Public defense is delivered through three distinct structural models:

  1. Public Defender Offices — government agencies staffed by salaried attorneys dedicated exclusively to indigent defense. These offices exist at both federal and state levels.
  2. Assigned Counsel Systems — private attorneys drawn from a rotating panel or bar roster and appointed case-by-case by the court, compensated at rates set by statute or court rule.
  3. Contract Systems — a law firm or nonprofit organization enters a contract with a county or jurisdiction to provide indigent defense services for a fixed fee.

The National Legal Aid & Defender Association (NLADA) classifies these three models and tracks their distribution across jurisdictions. Most large urban counties rely on public defender offices; rural counties more frequently use assigned counsel or contract arrangements.

How it works

The appointment process follows a structured sequence governed by court rules and, at the federal level, by the Federal Rules of Criminal Procedure.

  1. Initial appearance — At the defendant's first court appearance, the judge advises the defendant of the right to counsel and inquires about financial status.
  2. Indigency determination — The defendant submits a financial affidavit. Courts assess income, assets, and household size against thresholds set by local rule or state statute. No single national income threshold applies; each jurisdiction sets its own standard.
  3. Appointment order — If the court finds the defendant qualifies, it issues a formal order appointing the public defender office, an assigned counsel, or a contracted provider.
  4. Case assignment — Within the defender office, a supervising attorney assigns the case to an individual attorney based on caseload and case type.
  5. Representation through disposition — The appointed attorney represents the defendant at all critical stages: arraignment, pretrial hearings, plea bargaining, trial, and, in some offices, the initial appeal.

At the federal level, the CJA Panel supplements the Federal Public Defender office. When a conflict of interest exists — typically when co-defendants share an office — the court appoints a CJA panel attorney from the private bar instead.

Caseload is a structural constraint on public defense quality. The American Bar Association's Ten Principles of a Public Defense Delivery System (ABA, 2002) identifies caseload limits as a core requirement. The National Advisory Commission on Criminal Justice Standards and Goals set a benchmark of 150 felonies or 400 misdemeanors per attorney per year — figures widely cited as the upper boundary of manageable practice, though many offices report workloads that exceed those figures.

Common scenarios

Public defenders are most frequently encountered in the following contexts:

Felony criminal defense — The most resource-intensive category. A defendant charged with a violent felony such as armed robbery or aggravated assault who lacks funds to retain counsel will be assigned a public defender following the indigency determination. The criminal case process from arraignment through verdict or plea is handled entirely by that attorney.
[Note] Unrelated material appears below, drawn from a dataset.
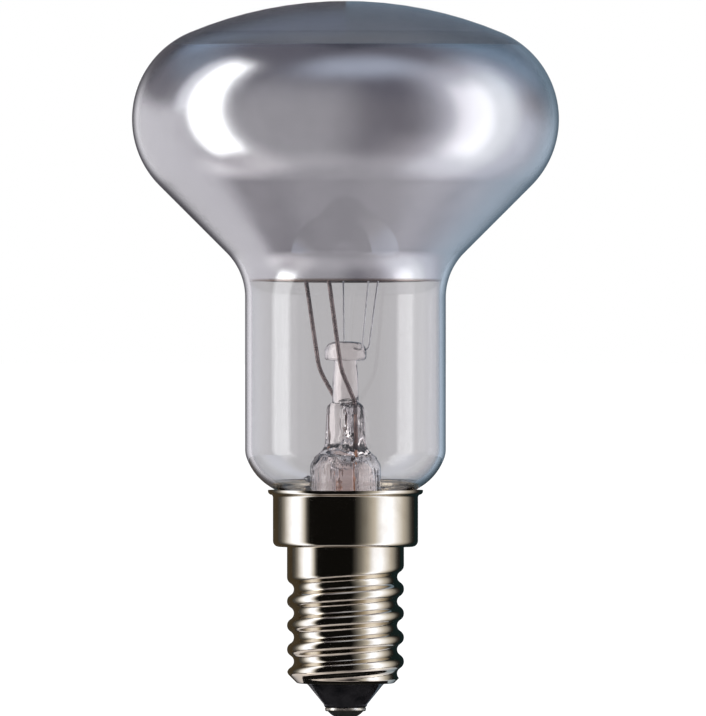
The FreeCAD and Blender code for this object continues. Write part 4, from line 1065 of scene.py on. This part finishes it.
lamp("key_lamp", (-0.5, -0.35, 0.3), 0.4, 0.5, 5.0)
lamp("fill_lamp", (0.55, -0.25, 0.25), 0.4, 0.5, 2.5)
print("Lit the studio with a world and", len(bpy.data.lights), "lamps")

# %% [markdown]
# The floor is pale paper, which neither reflections nor rays through the glass see. For the eye most of its
# white is its own, so that it meets the background without a line; the rest is lit, and so it keeps the
# bulb's shadow.


# %% Lay the floor
def emission(tree, colour, strength=1.0):
    """Light that a surface gives by itself."""
    return out(tree, "ShaderNodeEmission", {"Color": colour, "Strength": strength})


FLOOR_GLOW = 0.85
corners = [(-6000, -6000, 0), (6000, -6000, 0), (6000, 14000, 0), (-6000, 14000, 0)]
floor = new_object("floor", new_mesh("floor", corners, [], [(0, 1, 2, 3)]))
floor.location.z = -0.00002
paper, tree, shader = new_finish("floor_paper", Roughness=0.9)
shader.inputs["Base Color"].default_value = (0.82, 0.82, 0.82, 1.0)
own = emission(tree, (1.0, 1.0, 1.0, 1.0), 1.15)
part_own = calc(tree, "MULTIPLY", looked_at(tree), FLOOR_GLOW)
mixed = add_node(tree, "ShaderNodeMixShader", {0: part_own, 1: shader.outputs[0], 2: own})
tree.links.new(mixed.outputs[0], tree.nodes["Material Output"].inputs[0])
floor.data.materials.append(paper)
hide_from(floor, "glossy", "transmission")
floor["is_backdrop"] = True
print("Laid a floor", floor.dimensions.x, "m wide")

# %% [markdown]
# The tent is one round dome with its panels drawn by bearing and height. Bearing 0 is towards the
# camera and grows to the right. Each panel is a product of two soft-edged windows, and a lean tilts
# it.


# %% Hang the tent
def glow_paint(name):
    """A material with an empty tree, for paint that is seen but isn't sampled as a lamp."""
    paint = bpy.data.materials.new(name)
    paint.use_nodes = True
    paint.node_tree.nodes.clear()
    paint.cycles.emission_sampling = "NONE"
    return paint, paint.node_tree


def round_about(tree):
    """The bearing of a point in degrees, nought before the camera and growing to the right."""
    x, y, z = object_place(tree)
    return calc(tree, "DEGREES", calc(tree, "ARCTAN2", x, calc(tree, "MULTIPLY", y, -1.0)))


TENT = 0.7
tent = turned("light_tent", half_round(TENT / MM, TENT / MM, 5), 72, closed=False)
tent_paint, tree = glow_paint("tent_panels")
tent.data.materials.append(tent_paint)
hide_from(tent, "camera", "diffuse", "shadow")
tent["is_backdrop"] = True
bearing = round_about(tree)
sine = calc(tree, "DIVIDE", object_place(tree)[2], TENT)
climb = calc(tree, "DEGREES", calc(tree, "ARCSINE", sine))
print("The tent is", 2 * TENT, "m across")


# %% Paint its panels
def window(pattern, low, high, soft):
    """One inside a span and nought outside it, with soft edges."""
    rise = {"Value": pattern, "From Min": low - soft, "From Max": low + soft}
    fall = {"Value": pattern, "From Min": high - soft, "From Max": high + soft, "To Min": 1.0, "To Max": 0.0}
    edges = []
    for span in (rise, fall):
        edge = add_node(tree, "ShaderNodeMapRange", span, interpolation_type="SMOOTHSTEP")
        edges.append(edge.outputs[0])
    return calc(tree, "MULTIPLY", *edges)


PANELS = [
    ("back", (-200, 200, 1), (-91, 91, 1), 0.0, (0.055, 0.055, 0.075)),
    ("back_left", (-200, -145, 10), (36, 72, 9), 0.0, (0.15, 0.2, 0.3)),
    ("back_right", (130, 200, 10), (16, 72, 12), 0.0, (0.08, 0.13, 0.18)),
    ("walls", (-148, 138, 14), (-91, 91, 1), 0.0, (0.11, 0.105, 0.125)),
    ("ground", (-200, 200, 1), (-91, 26, 14), 0.0, (0.06, 0.055, 0.05)),
    ("front_left", (-65, 4, 18), (-56, 46, 16), 0.06, (0.275, 0.273, 0.278)),
    ("left_strip", (-93, -68, 2), (-31, 57, 5), -0.15, (2.7, 2.75, 2.8)),
    ("left_edge", (-104, -94, 4), (12, 57, 5), -0.15, (0.9, 0.92, 1.0)),
    ("left_wall", (-160, -97, 9), (-47, 14, 6), -0.06, (0.61, 0.603, 0.63)),
    ("left_low", (-112, -52, 12), (-58, -32, 7), 0.0, (0.4, 0.38, 0.39)),
    ("right_sheet", (53, 116, 18), (-60, 54, 14), -0.03, (0.64, 0.66, 0.74)),
    ("right_core", (74, 106, 8), (-42, 39, 12), 0.09, (0.42, 0.46, 0.44)),
    ("right_bar", (63, 88, 3), (-34, 36, 8), 0.0, (0.72, 0.7, 0.72)),
    ("right_wall", (111, 158, 12), (-46, 8, 10), -0.03, (0.34, 0.39, 0.46)),
    ("teal_edge", (138, 200, 10), (-60, 20, 12), 0.0, (0.0, 0.05, 0.08)),
    ("right_low", (26, 70, 14), (-52, -18, 14), 0.03, (0.2, 0.19, 0.2)),
    ("top_band", (-40, 62, 30), (54, 78, 11), 0.07, (0.42, 0.48, 0.58)),
    ("upper_left", (-160, -112, 8), (34, 54, 9), 0.02, (0.1, 0.15, 0.2)),
    ("upper_right", (100, 146, 14), (22, 60, 12), 0.01, (0.06, 0.12, 0.18)),
    ("low_sheet", (-104, 111, 20), (-93, -46, 12), 0.0, (0.31, 0.305, 0.315)),
]
total = (0.0, 0.0, 0.0)
for name, across, upright_span, lean, colour in PANELS:
    leaning = calc(tree, "SUBTRACT", bearing, calc(tree, "MULTIPLY", climb, lean))
    lit = calc(tree, "MULTIPLY", window(leaning, *across), window(climb, *upright_span))
    total = vector_sum(tree, total, scaled(tree, colour, lit))
print("The tent has", len(PANELS), "panels")

# %% [markdown]
# Light Path knows a ray's history. A ray that has been mirrored sees the panels. One that has only
# passed the thin glass sees an even grey, as of a sheet of card behind the bulb. One that has gone
# through five surfaces or more was bent by the solid stem: behind on the right it meets a brighter
# card, and sideways the panels, which puts the bright streaks into the stem.

# %% Choose what each ray sees of the tent
panels = emission(tree, total)
path = add_node(tree, "ShaderNodeLightPath").outputs
deep = calc(tree, "GREATER_THAN", path["Transmission Depth"], 4.5)
behind = calc(tree, "MULTIPLY", deep, window(bearing, 128, 165, 5))
brighter = calc(tree, "ADD", 1.0, calc(tree, "MULTIPLY", behind, 0.8))
grey_card = emission(tree, (0.54, 0.532, 0.55, 1.0), brighter)
shallow = calc(tree, "SUBTRACT", 1.0, calc(tree, "MULTIPLY", deep, 0.55))
mirrored = calc(tree, "MULTIPLY", calc(tree, "MINIMUM", path["Glossy Depth"], 1.0), shallow)
sideways = between(tree, calc(tree, "ABSOLUTE", bearing), 0.75, 0.0, 105.0, 150.0)
mirrored = calc(tree, "MAXIMUM", mirrored, calc(tree, "MULTIPLY", deep, sideways))
shown = out(tree, "ShaderNodeMixShader", {0: mirrored, 1: grey_card, 2: panels})
add_node(tree, "ShaderNodeOutputMaterial", {0: shown})
print("The tent's paint has", len(tree.nodes), "nodes")

# %% [markdown]
# Metal between bright panels looks flat until something dark stands close to it. So cards stand
# round the cap and lie under it. Only what shines meets them: they are drawn for reflected rays
# alone. A card is upright and bent round the axis, or a flat ring or disc.

# %% Cut the cards
COLLAR_RADIUS = 20.0
COLLAR_TOP = 28.3


def card(name, points, faces, shade):
    """A sheet of card that only reflections see; shade is its colour or paints its tree."""
    sheet = new_object(name, new_mesh(name, points, [], faces))
    paint, tree = glow_paint(name + "_paint")
    colour = shade(tree) if callable(shade) else shade + (1.0,)
    add_node(tree, "ShaderNodeOutputMaterial", {0: emission(tree, colour)})
    sheet.data.materials.append(paint)
    hide_from(sheet, "camera", "diffuse", "shadow", "transmission")
    sheet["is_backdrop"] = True


def collar(first, last, steps=24):
    """Points and faces of an upright strip round the axis between two bearings."""
    points = []
    for index in range(steps + 1):
        foot = polar(COLLAR_RADIUS, first - 90.0 + (last - first) * index / steps, 0.0)
        points.extend((foot, foot + Vector((0.0, 0.0, COLLAR_TOP))))
    return points, [(2 * i, 2 * i + 2, 2 * i + 3, 2 * i + 1) for i in range(steps)]


def ring(inner, outer, height, steps=48):
    """Points and faces of a flat ring, or of a disc where inner is nought."""
    rims = []
    for radius in (inner, outer):
        rims.append([polar(radius, 360.0 * index / steps, height) for index in range(steps)])
    if not inner:
        return rims[1], [tuple(range(steps))]
    low = list(range(steps))
    return rims[0] + rims[1], band(low, [number + steps for number in low])


# %% [markdown]
# The collar before the cap is black towards the camera and white on both sides, with the left edge
# sharp and the right one slow. Each shade belongs to a bearing, and the brighter ones are cooler.
# Two dark cards stand behind the cap, a dark disc lies under its tip, and a dark ring round that one
# puts a line under each turn of the thread.

# %% Paint the collar and stand the cards
SHADES = [
    (-112, 0.06), (-103, 0.1), (-94, 0.35), (-84, 1.15), (-74, 1.7), (-62, 1.5), (-56, 0.9), (-51, 0.1),
    (-47, 0.006), (11, 0.006), (18, 0.09), (27, 0.3), (38, 0.75), (49, 1.5), (62, 1.7), (74, 1.15),
    (86, 0.65), (95, 0.38), (104, 0.1), (112, 0.02),
]


def painted(tree):
    """The collar's grey by bearing, from the list of shades; the ramp holds half of each."""
    stops = []
    for angle, shade in SHADES:
        cool = min(max((shade - 0.75) / 0.8, 0.0), 1.0)
        colour = (0.5 * shade, (0.495 + 0.06 * cool) * shade, (0.485 + 0.2 * cool) * shade)
        stops.append(((angle + 120.0) / 240.0, colour))
    along = between(tree, round_about(tree), 0.0, 1.0, -120.0, 120.0)
    return scaled(tree, shades(tree, along, stops), 2.0)


card("front_collar", *collar(-112, 118, 60), painted)
card("right_card", *collar(118, 178), (0.01, 0.02, 0.022))
card("left_card", *collar(-178, -112), (0.07, 0.055, 0.035))
card("ring_card", *ring(17.0, 22.5, -0.1), (0.03, 0.03, 0.03))
card("foot_card", *ring(0.0, 9.0, -0.1), (0.008, 0.008, 0.008))
card("tip_card", *ring(0.0, 5.0, -0.05), (0.03, 0.03, 0.03))
print("Stood six cards round the cap, the tallest", COLLAR_TOP, "mm high")

# %% [markdown]
# ## The camera
#
# The photograph looks straight at the bulb's neck from far away: the rims of the cap and of the
# mirror are almost straight lines. A very long lens at a metre and a half gives the same. It is set
# for a frame of 706 by 716 whose width is the sensor's.

# %% Place the camera
SENSOR = 36.0
LENS = 653.2
AWAY = 1.5
ASIDE = 0.00088
camera = new_object("camera", bpy.data.cameras.new("camera"))
camera.data.sensor_fit = "HORIZONTAL"
camera.data.sensor_width = SENSOR
camera.data.lens = LENS
camera.location = (ASIDE, -AWAY, 0.046)
aim = Vector((ASIDE, 0.0, 0.0423))
camera.rotation_euler = (aim - camera.location).to_track_quat("-Z", "Y").to_euler()
scene.camera = camera
print("The camera sees", round(AWAY / MM * SENSOR / LENS, 1), "mm across")

# %% [markdown]
# ## Sizes and the end
#
# The dressed bulb has to fill the same box as its solids. Both boxes are printed and gathered in one
# dictionary, so that they can be compared after every change.

# %% Gather the sizes and finish
dressed_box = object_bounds()
sizes = {
    "solids": [list(corner) for corner in solid_box],
    "dressed": [list(corner) for corner in dressed_box],
}
print("The dressed bulb reaches from", dressed_box[0], "to", dressed_box[1])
Misdemeanor defense — Post-Argersinger, appointment is required when incarceration is actually imposed. Jurisdictions vary on whether they provide counsel for misdemeanors that carry possible but not actual imprisonment. This gap creates one of the documented inequities in the system.

Juvenile delinquency proceedingsIn re Gault, 387 U.S. 1 (1967), established that minors facing delinquency charges that could result in institutional commitment have a constitutional right to appointed counsel.

Appellate representationDouglas v. California, 372 U.S. 353 (1963), requires appointed counsel for a defendant's first appeal as of right following conviction. Some public defender offices maintain dedicated appellate units; others rely on separate conflict counsel.

Federal proceedings — Defendants charged in U.S. District Courts under federal statutes who qualify financially receive representation from the Federal Public Defender organization or a CJA panel attorney. Federal defenders operate under the supervision of the Administrative Office of the U.S. Courts.

Decision boundaries

Several boundary conditions determine whether, and what type of, public defense applies.

Qualifying offense threshold — Appointment is not constitutionally required for civil proceedings or for criminal infractions that carry no possibility of incarceration. A defendant facing only a fine, for example, has no Sixth Amendment claim to appointed counsel under Scott v. Illinois, 440 U.S. 367 (1979).

Civil vs. criminal proceedings — Public defenders serve criminal defendants only. Civil litigants facing foreclosure, eviction, or family court proceedings have no equivalent constitutional entitlement to appointed counsel, though legal aid organizations may provide representation. This civil/criminal divide is the sharpest structural boundary in the access-to-justice landscape; see also the overview at civil law vs. criminal law.

Partial indigency — Courts in some jurisdictions can appoint counsel while requiring partial reimbursement from defendants with limited but non-zero resources. These "recoupment" statutes vary by state and have faced constitutional challenges.

Conflicts of interest — When a public defender office represents co-defendants whose interests diverge, the office cannot represent both. The court must appoint conflict counsel — typically a CJA panel attorney in federal court or a separate assigned counsel in state court.

Pro se waiver — A defendant may waive the right to counsel and represent themselves (pro se representation), provided the court finds the waiver knowing, voluntary, and intelligent under Faretta v. California, 422 U.S. 806 (1975). The court retains discretion to appoint standby counsel to assist a pro se defendant.

Quality and effectiveness claims — A conviction may be challenged on Sixth Amendment grounds if defense counsel's performance fell below an objective standard of reasonableness and caused prejudice to the outcome. The controlling standard is set by Strickland v. Washington, 466 U.S. 668 (1984), which established the two-prong test — deficient performance and resulting prejudice — used in ineffective assistance of counsel claims. This standard intersects directly with due process rights under the Fifth and Fourteenth Amendments.